[CHALLENGE]: Of the material below, the lines to be retyped are those from the line containing "Turn this picture" through the line containing "band_h = 15.3; // [12:0.1:18]", inclusive; reproduce them exactly.

[SUPPLIED MATERIAL]:
=====

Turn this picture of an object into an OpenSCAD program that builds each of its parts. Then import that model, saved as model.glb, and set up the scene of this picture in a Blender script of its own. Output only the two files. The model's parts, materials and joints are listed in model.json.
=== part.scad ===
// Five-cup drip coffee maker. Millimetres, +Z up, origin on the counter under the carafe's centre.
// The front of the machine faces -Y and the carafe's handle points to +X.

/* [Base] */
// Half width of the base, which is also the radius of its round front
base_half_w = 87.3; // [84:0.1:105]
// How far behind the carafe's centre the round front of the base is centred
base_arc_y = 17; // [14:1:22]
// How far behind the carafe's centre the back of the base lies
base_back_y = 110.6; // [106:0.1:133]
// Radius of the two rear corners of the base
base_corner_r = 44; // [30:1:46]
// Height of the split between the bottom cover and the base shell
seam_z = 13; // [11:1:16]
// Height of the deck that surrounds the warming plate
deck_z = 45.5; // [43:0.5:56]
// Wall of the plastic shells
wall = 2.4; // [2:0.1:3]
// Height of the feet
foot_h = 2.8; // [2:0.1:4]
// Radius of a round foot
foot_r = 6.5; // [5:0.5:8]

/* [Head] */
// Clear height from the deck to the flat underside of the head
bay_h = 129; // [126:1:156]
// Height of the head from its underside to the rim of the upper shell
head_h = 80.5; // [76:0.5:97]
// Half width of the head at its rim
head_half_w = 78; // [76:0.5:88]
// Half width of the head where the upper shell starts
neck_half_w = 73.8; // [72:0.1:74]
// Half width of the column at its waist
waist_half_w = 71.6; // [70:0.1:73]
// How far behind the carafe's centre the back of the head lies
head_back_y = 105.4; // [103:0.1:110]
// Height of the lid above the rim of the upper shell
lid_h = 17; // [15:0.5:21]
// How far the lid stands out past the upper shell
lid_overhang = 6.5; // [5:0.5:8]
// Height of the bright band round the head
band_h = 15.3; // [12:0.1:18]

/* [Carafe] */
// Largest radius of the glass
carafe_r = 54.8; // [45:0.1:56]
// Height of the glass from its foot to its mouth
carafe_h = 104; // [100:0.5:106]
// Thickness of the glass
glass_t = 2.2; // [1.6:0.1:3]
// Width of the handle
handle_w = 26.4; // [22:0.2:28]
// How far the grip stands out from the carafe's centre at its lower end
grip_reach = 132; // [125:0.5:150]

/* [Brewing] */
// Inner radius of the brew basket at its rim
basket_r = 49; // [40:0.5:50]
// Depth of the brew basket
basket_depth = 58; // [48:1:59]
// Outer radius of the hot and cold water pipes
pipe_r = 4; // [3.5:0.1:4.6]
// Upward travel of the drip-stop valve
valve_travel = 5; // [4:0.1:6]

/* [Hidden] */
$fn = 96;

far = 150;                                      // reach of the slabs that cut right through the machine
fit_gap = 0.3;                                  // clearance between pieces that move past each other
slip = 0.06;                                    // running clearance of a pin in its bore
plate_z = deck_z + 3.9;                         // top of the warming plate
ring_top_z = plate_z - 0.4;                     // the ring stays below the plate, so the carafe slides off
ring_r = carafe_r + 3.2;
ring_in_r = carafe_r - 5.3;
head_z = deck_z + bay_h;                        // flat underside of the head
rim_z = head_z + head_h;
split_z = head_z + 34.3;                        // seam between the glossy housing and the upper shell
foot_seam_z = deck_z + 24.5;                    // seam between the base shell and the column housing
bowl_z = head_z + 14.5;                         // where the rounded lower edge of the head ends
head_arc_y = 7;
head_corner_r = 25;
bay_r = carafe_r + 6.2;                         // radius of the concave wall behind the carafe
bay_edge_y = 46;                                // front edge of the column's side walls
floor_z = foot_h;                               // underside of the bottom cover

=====

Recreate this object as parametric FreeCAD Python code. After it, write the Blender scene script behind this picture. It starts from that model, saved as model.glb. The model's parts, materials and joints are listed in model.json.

=====

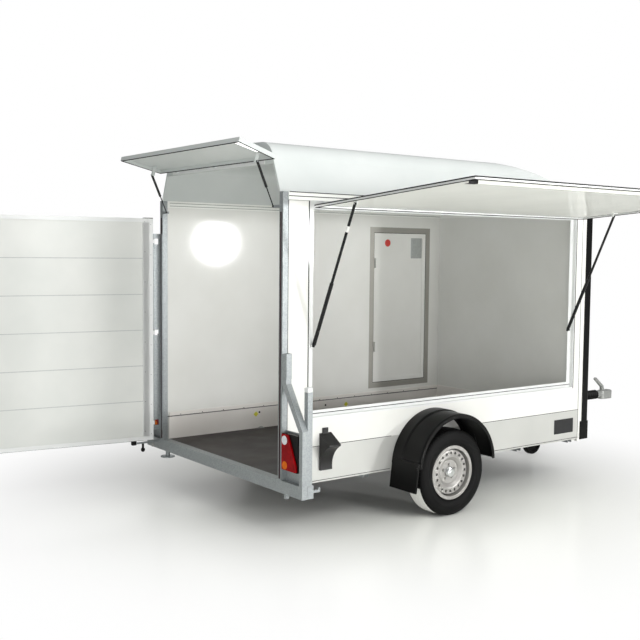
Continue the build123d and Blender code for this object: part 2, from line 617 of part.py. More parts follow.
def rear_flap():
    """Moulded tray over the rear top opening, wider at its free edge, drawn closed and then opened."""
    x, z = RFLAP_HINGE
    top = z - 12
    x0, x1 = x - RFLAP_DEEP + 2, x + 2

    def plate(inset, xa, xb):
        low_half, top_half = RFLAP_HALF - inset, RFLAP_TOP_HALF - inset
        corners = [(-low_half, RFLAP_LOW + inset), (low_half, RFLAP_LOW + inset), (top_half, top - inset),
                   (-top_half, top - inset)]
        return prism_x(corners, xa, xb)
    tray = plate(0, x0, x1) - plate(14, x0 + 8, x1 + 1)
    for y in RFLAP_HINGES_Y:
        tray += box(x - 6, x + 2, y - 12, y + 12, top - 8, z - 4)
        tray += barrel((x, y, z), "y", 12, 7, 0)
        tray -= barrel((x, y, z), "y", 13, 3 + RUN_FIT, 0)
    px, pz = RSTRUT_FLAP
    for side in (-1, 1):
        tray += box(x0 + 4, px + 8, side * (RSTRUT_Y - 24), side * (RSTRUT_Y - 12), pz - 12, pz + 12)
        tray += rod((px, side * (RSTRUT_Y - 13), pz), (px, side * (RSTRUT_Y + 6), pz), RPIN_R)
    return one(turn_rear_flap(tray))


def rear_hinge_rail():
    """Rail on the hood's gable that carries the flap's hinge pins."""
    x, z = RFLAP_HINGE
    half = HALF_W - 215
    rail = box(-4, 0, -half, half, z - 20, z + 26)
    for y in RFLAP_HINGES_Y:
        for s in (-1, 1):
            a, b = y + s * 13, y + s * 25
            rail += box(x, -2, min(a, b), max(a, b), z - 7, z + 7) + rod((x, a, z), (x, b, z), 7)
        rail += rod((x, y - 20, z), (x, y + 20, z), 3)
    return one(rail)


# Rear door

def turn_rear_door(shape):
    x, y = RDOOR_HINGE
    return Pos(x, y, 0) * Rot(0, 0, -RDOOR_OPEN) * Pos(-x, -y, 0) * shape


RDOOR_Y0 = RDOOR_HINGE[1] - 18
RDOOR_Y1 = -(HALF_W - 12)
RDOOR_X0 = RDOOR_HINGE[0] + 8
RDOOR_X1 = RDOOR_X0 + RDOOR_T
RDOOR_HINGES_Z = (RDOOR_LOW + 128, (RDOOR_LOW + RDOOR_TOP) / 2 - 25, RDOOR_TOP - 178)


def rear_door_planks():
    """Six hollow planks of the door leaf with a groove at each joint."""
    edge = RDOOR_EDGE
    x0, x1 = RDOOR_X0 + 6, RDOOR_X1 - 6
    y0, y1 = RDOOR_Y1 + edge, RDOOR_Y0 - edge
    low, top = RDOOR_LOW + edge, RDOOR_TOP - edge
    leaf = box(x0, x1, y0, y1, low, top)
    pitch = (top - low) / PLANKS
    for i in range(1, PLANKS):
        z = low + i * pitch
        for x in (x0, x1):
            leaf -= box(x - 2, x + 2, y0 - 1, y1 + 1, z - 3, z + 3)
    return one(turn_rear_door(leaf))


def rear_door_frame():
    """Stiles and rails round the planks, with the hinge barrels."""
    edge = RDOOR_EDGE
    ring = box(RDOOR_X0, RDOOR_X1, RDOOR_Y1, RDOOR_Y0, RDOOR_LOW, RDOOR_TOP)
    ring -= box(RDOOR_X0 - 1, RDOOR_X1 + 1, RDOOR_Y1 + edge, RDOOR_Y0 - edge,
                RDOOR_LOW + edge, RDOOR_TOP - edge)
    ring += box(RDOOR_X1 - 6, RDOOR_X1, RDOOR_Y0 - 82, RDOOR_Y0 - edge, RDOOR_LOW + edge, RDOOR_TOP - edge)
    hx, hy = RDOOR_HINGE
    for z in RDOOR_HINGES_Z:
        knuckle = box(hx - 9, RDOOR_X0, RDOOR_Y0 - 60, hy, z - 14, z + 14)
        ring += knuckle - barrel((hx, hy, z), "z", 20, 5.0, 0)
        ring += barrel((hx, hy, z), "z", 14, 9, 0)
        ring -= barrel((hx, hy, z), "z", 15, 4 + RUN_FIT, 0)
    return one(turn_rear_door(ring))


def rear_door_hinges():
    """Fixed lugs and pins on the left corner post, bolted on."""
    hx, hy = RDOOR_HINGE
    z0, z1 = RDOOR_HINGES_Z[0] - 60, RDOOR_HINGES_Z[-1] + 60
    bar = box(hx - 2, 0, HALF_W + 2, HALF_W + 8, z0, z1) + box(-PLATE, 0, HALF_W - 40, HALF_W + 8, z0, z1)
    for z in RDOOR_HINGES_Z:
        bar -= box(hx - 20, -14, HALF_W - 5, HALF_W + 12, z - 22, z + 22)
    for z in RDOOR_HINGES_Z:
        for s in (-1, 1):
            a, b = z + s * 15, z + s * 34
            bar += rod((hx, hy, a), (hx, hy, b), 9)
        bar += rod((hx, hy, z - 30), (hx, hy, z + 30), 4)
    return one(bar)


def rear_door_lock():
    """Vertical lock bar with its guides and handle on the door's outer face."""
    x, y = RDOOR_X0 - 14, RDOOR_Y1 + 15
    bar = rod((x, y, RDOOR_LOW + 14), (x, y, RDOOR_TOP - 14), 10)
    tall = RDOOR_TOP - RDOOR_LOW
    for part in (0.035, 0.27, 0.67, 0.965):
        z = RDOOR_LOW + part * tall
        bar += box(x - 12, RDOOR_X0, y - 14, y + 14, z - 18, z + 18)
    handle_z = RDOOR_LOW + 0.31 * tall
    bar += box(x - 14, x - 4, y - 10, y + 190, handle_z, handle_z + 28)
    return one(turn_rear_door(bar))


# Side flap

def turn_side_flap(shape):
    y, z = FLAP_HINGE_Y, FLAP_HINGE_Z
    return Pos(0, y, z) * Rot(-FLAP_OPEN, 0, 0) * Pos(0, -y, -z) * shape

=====

[RESPONSE FOR THIS EXERCISE]:
Turn this picture of an object into an OpenSCAD program that builds each of its parts. Then import that model, saved as model.glb, and set up the scene of this picture in a Blender script of its own. Output only the two files. The model's parts, materials and joints are listed in model.json.
=== part.scad ===
// Five-cup drip coffee maker. Millimetres, +Z up, origin on the counter under the carafe's centre.
// The front of the machine faces -Y and the carafe's handle points to +X.

/* [Base] */
// Half width of the base, which is also the radius of its round front
base_half_w = 87.3; // [84:0.1:105]
// How far behind the carafe's centre the round front of the base is centred
base_arc_y = 17; // [14:1:22]
// How far behind the carafe's centre the back of the base lies
base_back_y = 110.6; // [106:0.1:133]
// Radius of the two rear corners of the base
base_corner_r = 44; // [30:1:46]
// Height of the split between the bottom cover and the base shell
seam_z = 13; // [11:1:16]
// Height of the deck that surrounds the warming plate
deck_z = 45.5; // [43:0.5:56]
// Wall of the plastic shells
wall = 2.4; // [2:0.1:3]
// Height of the feet
foot_h = 2.8; // [2:0.1:4]
// Radius of a round foot
foot_r = 6.5; // [5:0.5:8]

/* [Head] */
// Clear height from the deck to the flat underside of the head
bay_h = 129; // [126:1:156]
// Height of the head from its underside to the rim of the upper shell
head_h = 80.5; // [76:0.5:97]
// Half width of the head at its rim
head_half_w = 78; // [76:0.5:88]
// Half width of the head where the upper shell starts
neck_half_w = 73.8; // [72:0.1:74]
// Half width of the column at its waist
waist_half_w = 71.6; // [70:0.1:73]
// How far behind the carafe's centre the back of the head lies
head_back_y = 105.4; // [103:0.1:110]
// Height of the lid above the rim of the upper shell
lid_h = 17; // [15:0.5:21]
// How far the lid stands out past the upper shell
lid_overhang = 6.5; // [5:0.5:8]
// Height of the bright band round the head
band_h = 15.3; // [12:0.1:18]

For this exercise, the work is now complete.